#### What the task requires
Please give the listing again, word for word, with nothing left out.

#### Data excerpts

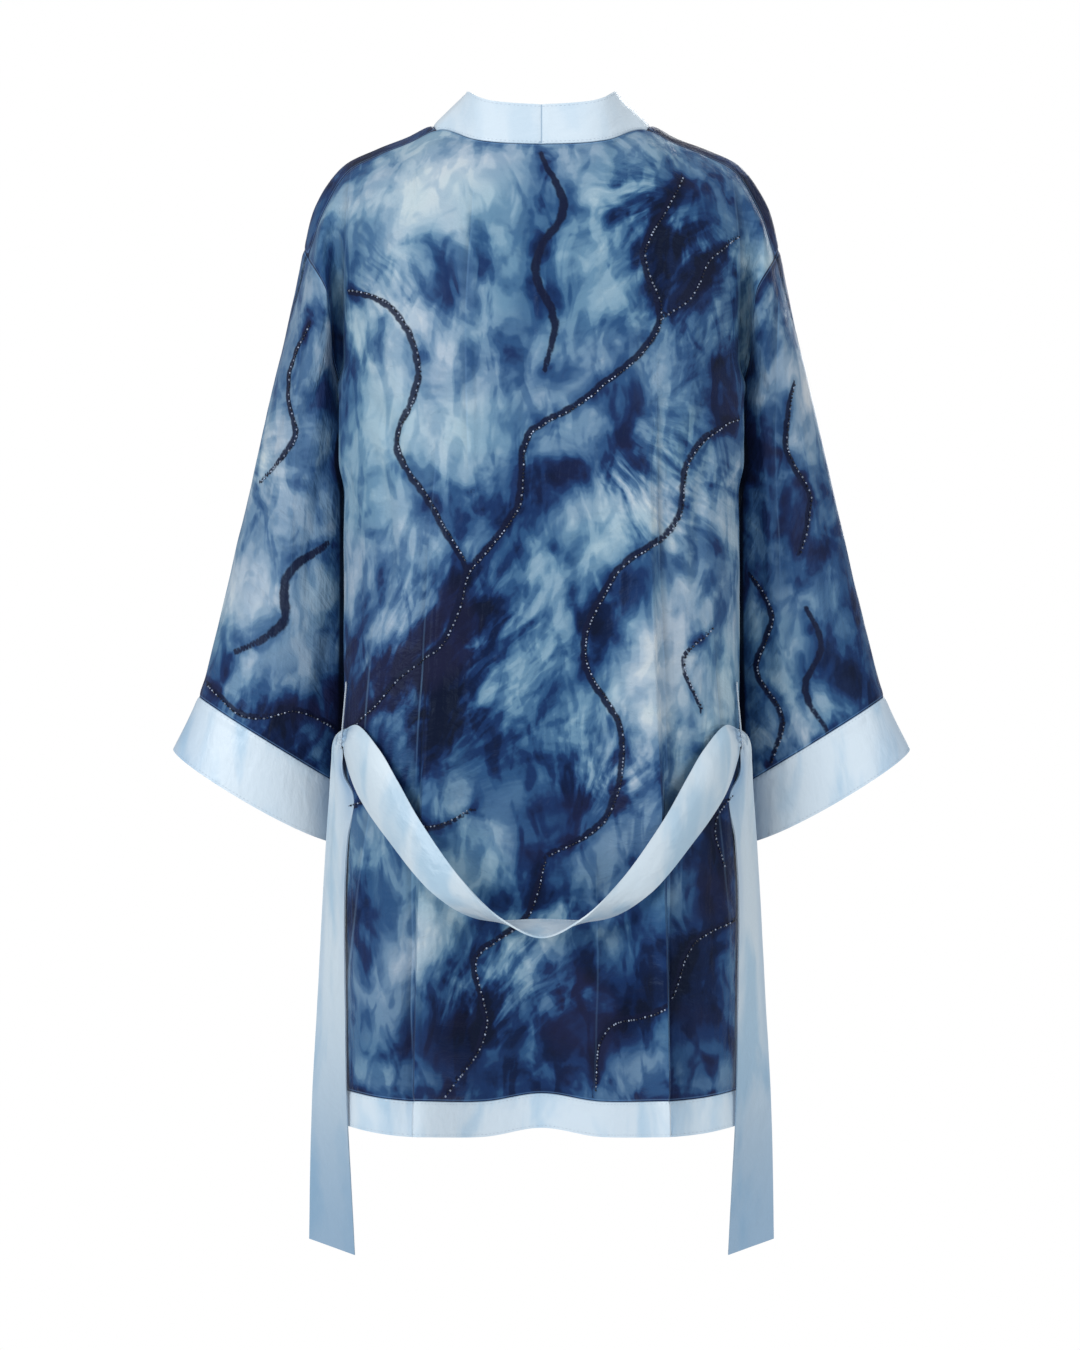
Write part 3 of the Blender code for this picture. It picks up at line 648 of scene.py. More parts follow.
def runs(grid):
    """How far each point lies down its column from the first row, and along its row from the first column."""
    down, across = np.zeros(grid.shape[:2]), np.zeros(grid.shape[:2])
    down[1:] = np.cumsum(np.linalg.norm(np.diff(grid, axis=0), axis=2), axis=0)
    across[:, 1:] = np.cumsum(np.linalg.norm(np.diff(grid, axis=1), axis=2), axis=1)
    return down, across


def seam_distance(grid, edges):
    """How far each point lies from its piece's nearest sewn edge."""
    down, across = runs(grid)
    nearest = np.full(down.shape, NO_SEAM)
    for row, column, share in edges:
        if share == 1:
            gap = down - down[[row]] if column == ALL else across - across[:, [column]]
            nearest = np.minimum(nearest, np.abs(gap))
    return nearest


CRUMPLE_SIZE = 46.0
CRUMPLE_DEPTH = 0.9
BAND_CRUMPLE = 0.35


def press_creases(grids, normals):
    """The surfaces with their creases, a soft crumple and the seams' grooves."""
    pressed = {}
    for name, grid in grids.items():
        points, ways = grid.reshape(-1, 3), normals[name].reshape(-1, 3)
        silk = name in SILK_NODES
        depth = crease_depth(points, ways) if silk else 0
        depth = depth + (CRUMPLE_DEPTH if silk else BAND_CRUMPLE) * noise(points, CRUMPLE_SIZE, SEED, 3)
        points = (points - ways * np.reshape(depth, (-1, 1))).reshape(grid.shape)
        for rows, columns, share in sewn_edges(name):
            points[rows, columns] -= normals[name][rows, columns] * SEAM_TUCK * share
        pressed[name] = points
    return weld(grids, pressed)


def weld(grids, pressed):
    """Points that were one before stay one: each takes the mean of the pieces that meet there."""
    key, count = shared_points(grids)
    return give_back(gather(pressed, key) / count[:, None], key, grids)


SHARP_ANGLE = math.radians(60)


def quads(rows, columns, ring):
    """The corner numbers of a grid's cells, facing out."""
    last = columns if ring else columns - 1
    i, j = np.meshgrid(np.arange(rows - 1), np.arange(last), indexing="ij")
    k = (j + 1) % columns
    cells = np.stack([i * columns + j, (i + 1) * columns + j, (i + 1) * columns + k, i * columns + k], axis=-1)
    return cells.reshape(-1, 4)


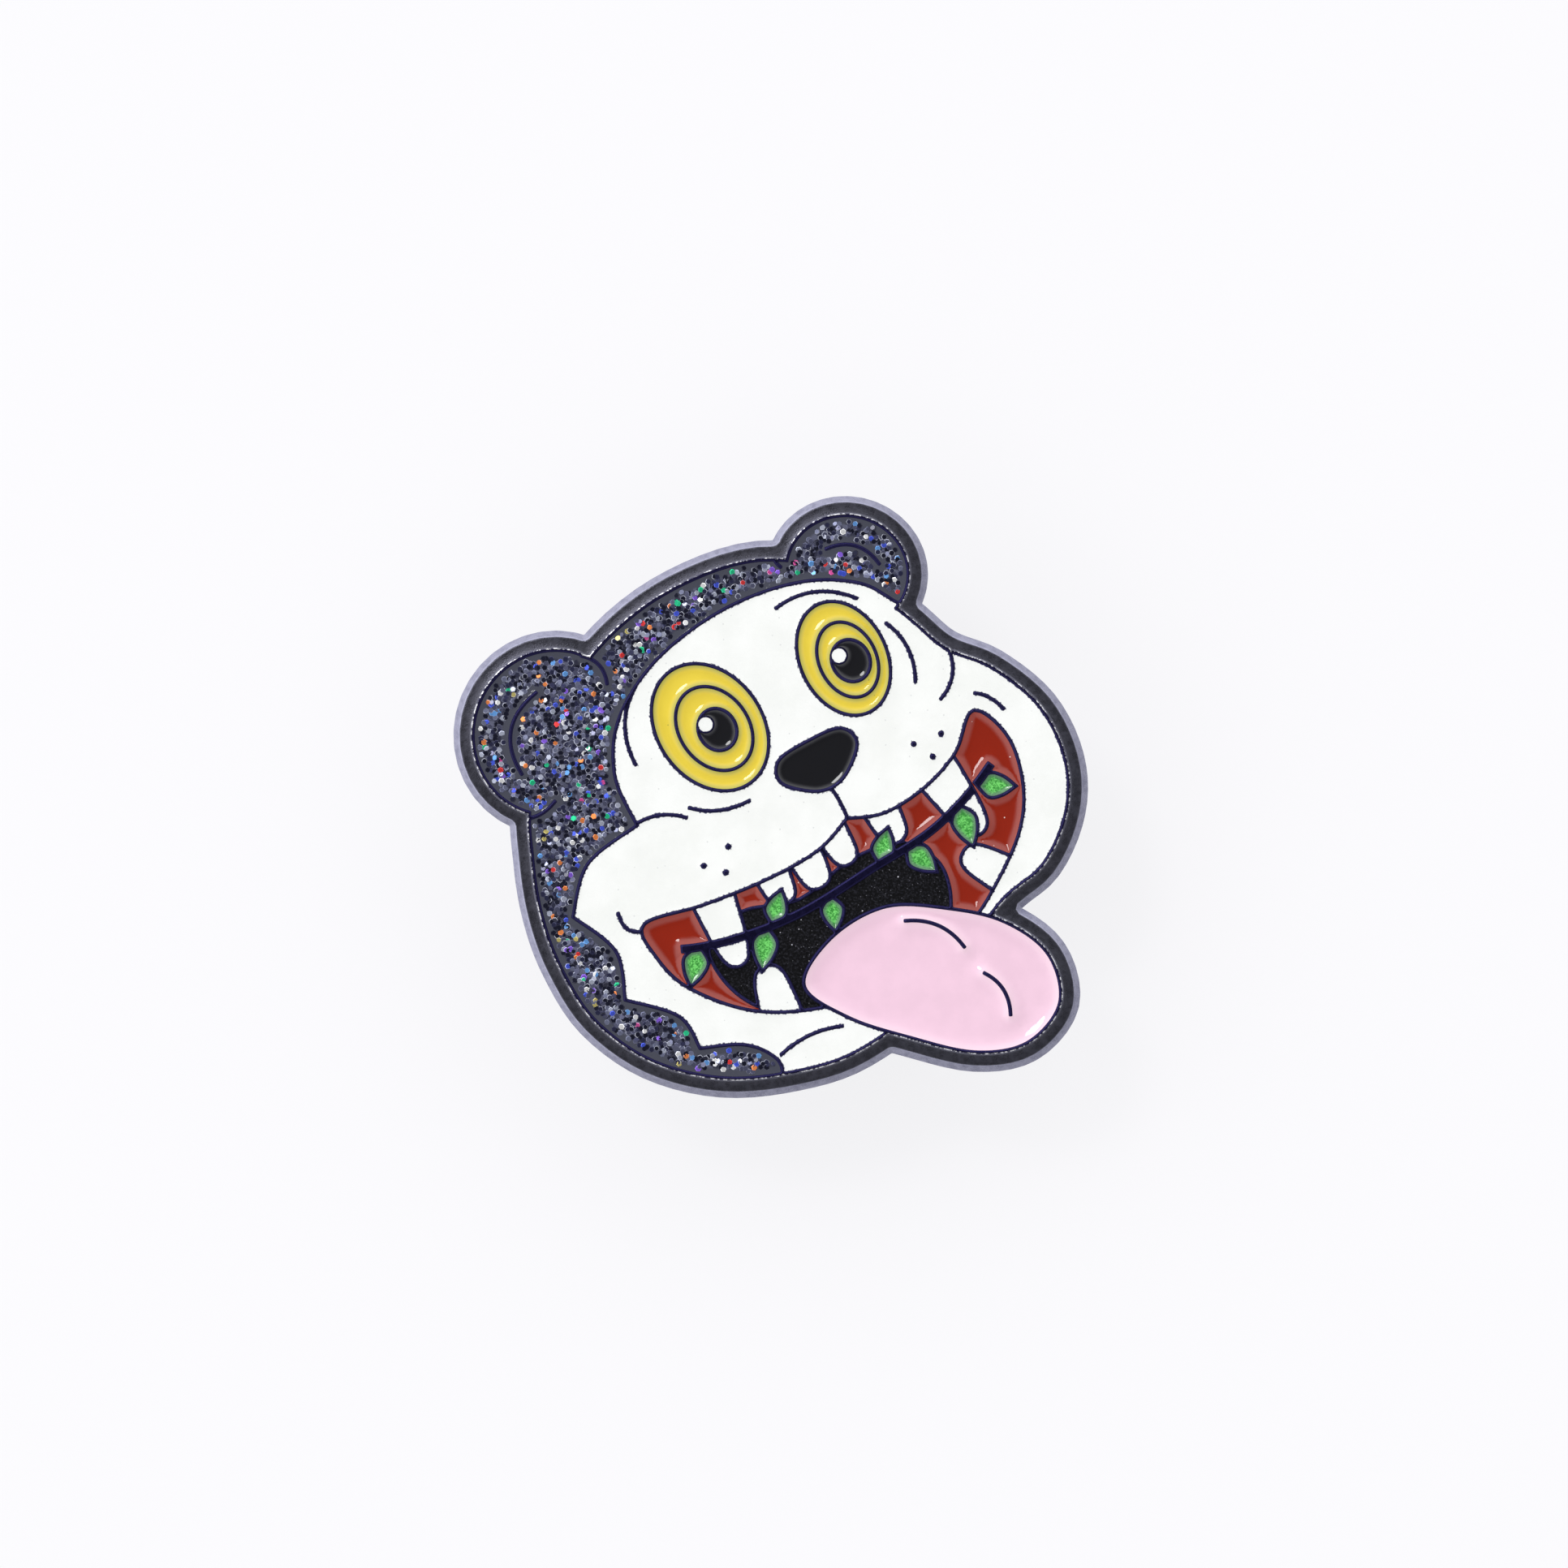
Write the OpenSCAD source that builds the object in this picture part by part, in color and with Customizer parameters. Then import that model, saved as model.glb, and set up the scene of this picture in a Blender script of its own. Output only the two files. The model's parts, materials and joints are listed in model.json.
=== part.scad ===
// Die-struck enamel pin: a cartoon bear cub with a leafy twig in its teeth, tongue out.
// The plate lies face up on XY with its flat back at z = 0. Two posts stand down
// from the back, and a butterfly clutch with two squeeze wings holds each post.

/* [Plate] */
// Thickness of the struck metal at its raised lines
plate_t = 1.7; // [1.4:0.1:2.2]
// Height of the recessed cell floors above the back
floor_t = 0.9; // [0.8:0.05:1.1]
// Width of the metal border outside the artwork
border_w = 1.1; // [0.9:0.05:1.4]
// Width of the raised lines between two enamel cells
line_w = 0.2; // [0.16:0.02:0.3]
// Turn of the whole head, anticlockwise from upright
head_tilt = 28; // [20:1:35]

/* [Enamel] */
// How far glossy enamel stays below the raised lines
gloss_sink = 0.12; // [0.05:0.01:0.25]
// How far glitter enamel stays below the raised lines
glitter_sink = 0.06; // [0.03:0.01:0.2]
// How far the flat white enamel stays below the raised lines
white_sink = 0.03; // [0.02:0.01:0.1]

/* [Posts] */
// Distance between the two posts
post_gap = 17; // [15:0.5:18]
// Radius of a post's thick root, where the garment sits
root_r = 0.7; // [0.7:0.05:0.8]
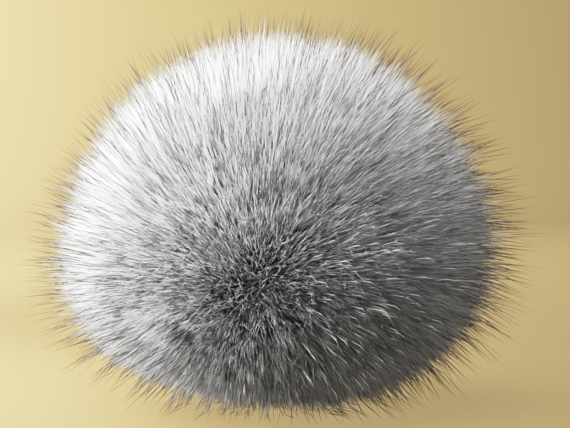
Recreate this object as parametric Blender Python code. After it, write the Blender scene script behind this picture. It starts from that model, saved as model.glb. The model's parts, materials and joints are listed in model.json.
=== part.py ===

#### Result for this exercise
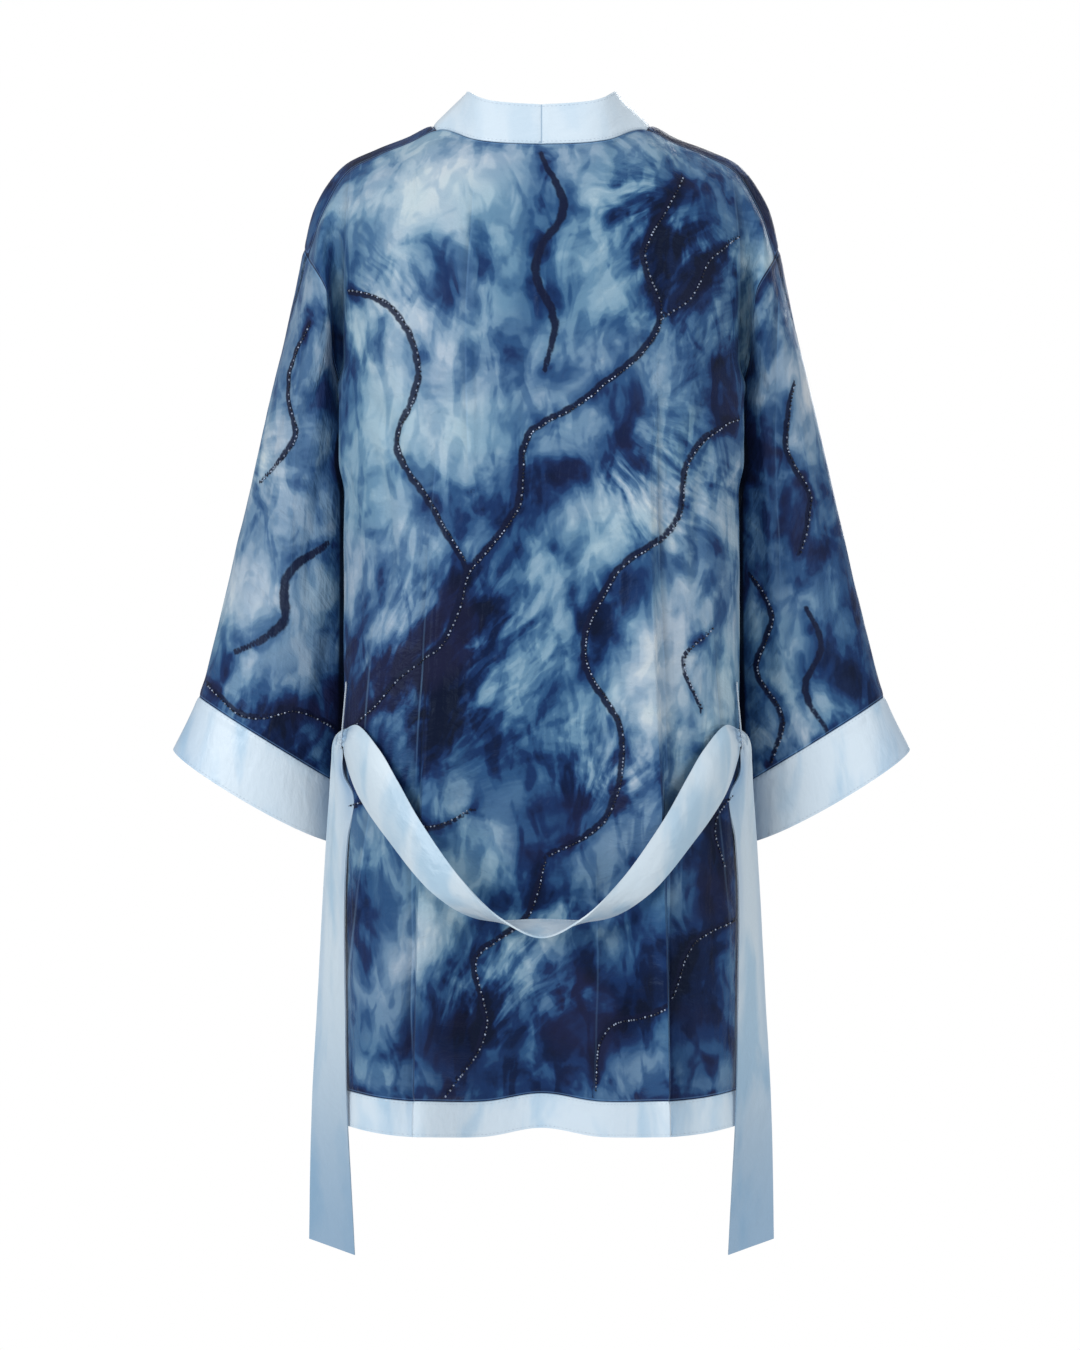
Write part 3 of the Blender code for this picture. It picks up at line 648 of scene.py. More parts follow.
def runs(grid):
    """How far each point lies down its column from the first row, and along its row from the first column."""
    down, across = np.zeros(grid.shape[:2]), np.zeros(grid.shape[:2])
    down[1:] = np.cumsum(np.linalg.norm(np.diff(grid, axis=0), axis=2), axis=0)
    across[:, 1:] = np.cumsum(np.linalg.norm(np.diff(grid, axis=1), axis=2), axis=1)
    return down, across


def seam_distance(grid, edges):
    """How far each point lies from its piece's nearest sewn edge."""
    down, across = runs(grid)
    nearest = np.full(down.shape, NO_SEAM)
    for row, column, share in edges:
        if share == 1:
            gap = down - down[[row]] if column == ALL else across - across[:, [column]]
            nearest = np.minimum(nearest, np.abs(gap))
    return nearest


CRUMPLE_SIZE = 46.0
CRUMPLE_DEPTH = 0.9
BAND_CRUMPLE = 0.35


def press_creases(grids, normals):
    """The surfaces with their creases, a soft crumple and the seams' grooves."""
    pressed = {}
    for name, grid in grids.items():
        points, ways = grid.reshape(-1, 3), normals[name].reshape(-1, 3)
        silk = name in SILK_NODES
        depth = crease_depth(points, ways) if silk else 0
        depth = depth + (CRUMPLE_DEPTH if silk else BAND_CRUMPLE) * noise(points, CRUMPLE_SIZE, SEED, 3)
        points = (points - ways * np.reshape(depth, (-1, 1))).reshape(grid.shape)
        for rows, columns, share in sewn_edges(name):
            points[rows, columns] -= normals[name][rows, columns] * SEAM_TUCK * share
        pressed[name] = points
    return weld(grids, pressed)


def weld(grids, pressed):
    """Points that were one before stay one: each takes the mean of the pieces that meet there."""
    key, count = shared_points(grids)
    return give_back(gather(pressed, key) / count[:, None], key, grids)


SHARP_ANGLE = math.radians(60)


def quads(rows, columns, ring):
    """The corner numbers of a grid's cells, facing out."""
    last = columns if ring else columns - 1
    i, j = np.meshgrid(np.arange(rows - 1), np.arange(last), indexing="ij")
    k = (j + 1) % columns
    cells = np.stack([i * columns + j, (i + 1) * columns + j, (i + 1) * columns + k, i * columns + k], axis=-1)
    return cells.reshape(-1, 4)


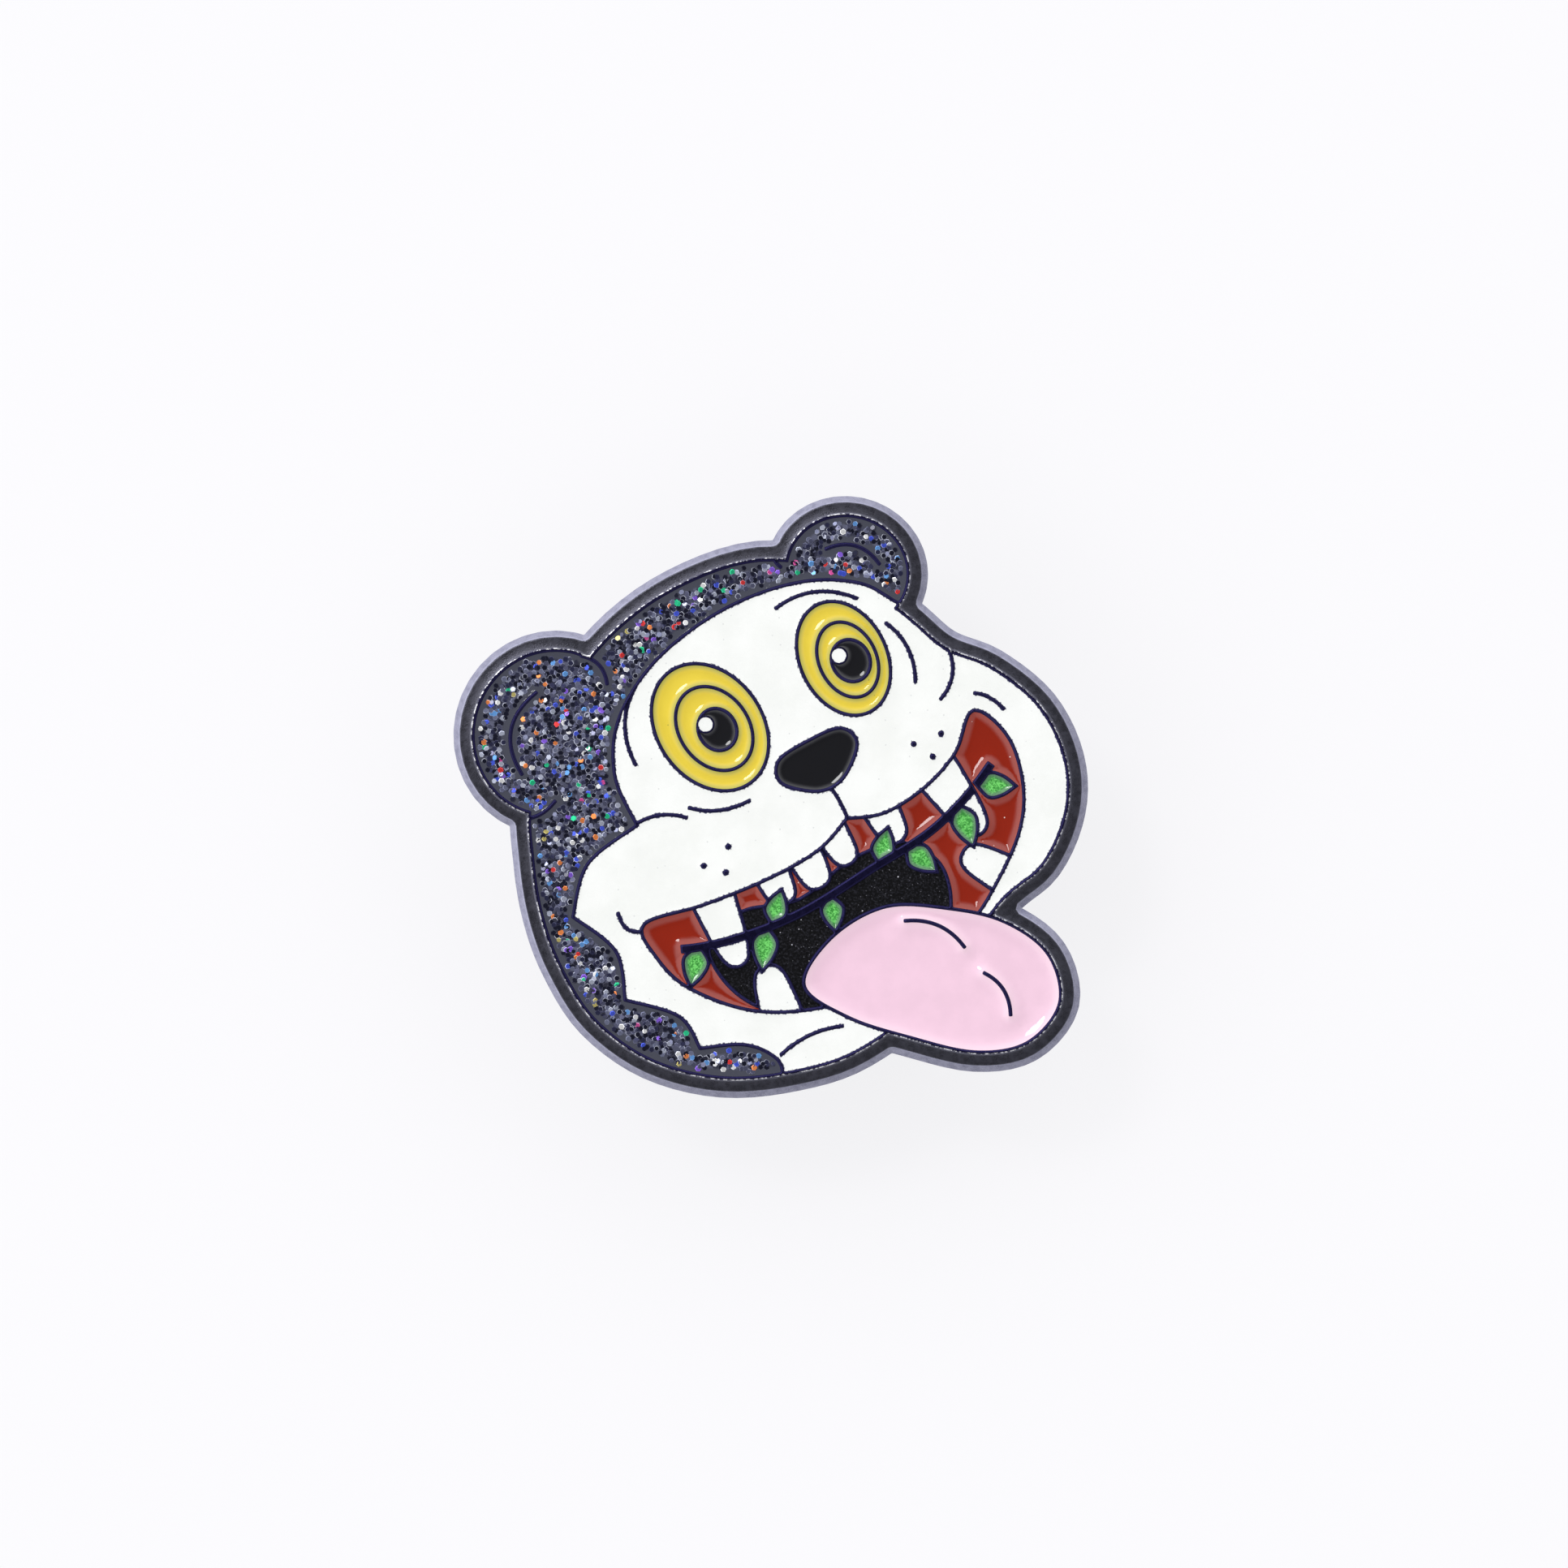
Write the OpenSCAD source that builds the object in this picture part by part, in color and with Customizer parameters. Then import that model, saved as model.glb, and set up the scene of this picture in a Blender script of its own. Output only the two files. The model's parts, materials and joints are listed in model.json.
=== part.scad ===
// Die-struck enamel pin: a cartoon bear cub with a leafy twig in its teeth, tongue out.
// The plate lies face up on XY with its flat back at z = 0. Two posts stand down
// from the back, and a butterfly clutch with two squeeze wings holds each post.

/* [Plate] */
// Thickness of the struck metal at its raised lines
plate_t = 1.7; // [1.4:0.1:2.2]
// Height of the recessed cell floors above the back
floor_t = 0.9; // [0.8:0.05:1.1]
// Width of the metal border outside the artwork
border_w = 1.1; // [0.9:0.05:1.4]
// Width of the raised lines between two enamel cells
line_w = 0.2; // [0.16:0.02:0.3]
// Turn of the whole head, anticlockwise from upright
head_tilt = 28; // [20:1:35]

/* [Enamel] */
// How far glossy enamel stays below the raised lines
gloss_sink = 0.12; // [0.05:0.01:0.25]
// How far glitter enamel stays below the raised lines
glitter_sink = 0.06; // [0.03:0.01:0.2]
// How far the flat white enamel stays below the raised lines
white_sink = 0.03; // [0.02:0.01:0.1]

/* [Posts] */
// Distance between the two posts
post_gap = 17; // [15:0.5:18]
// Radius of a post's thick root, where the garment sits
root_r = 0.7; // [0.7:0.05:0.8]
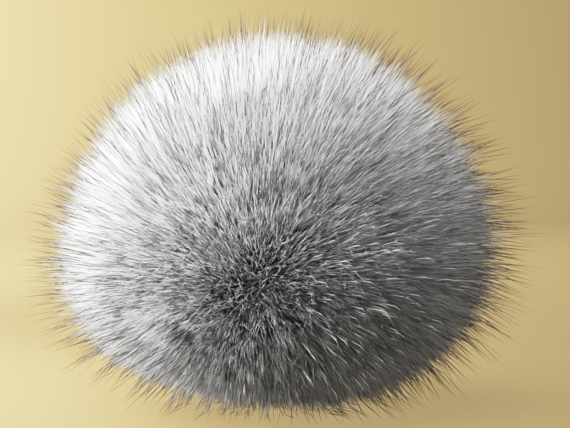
Recreate this object as parametric Blender Python code. After it, write the Blender scene script behind this picture. It starts from that model, saved as model.glb. The model's parts, materials and joints are listed in model.json.
=== part.py ===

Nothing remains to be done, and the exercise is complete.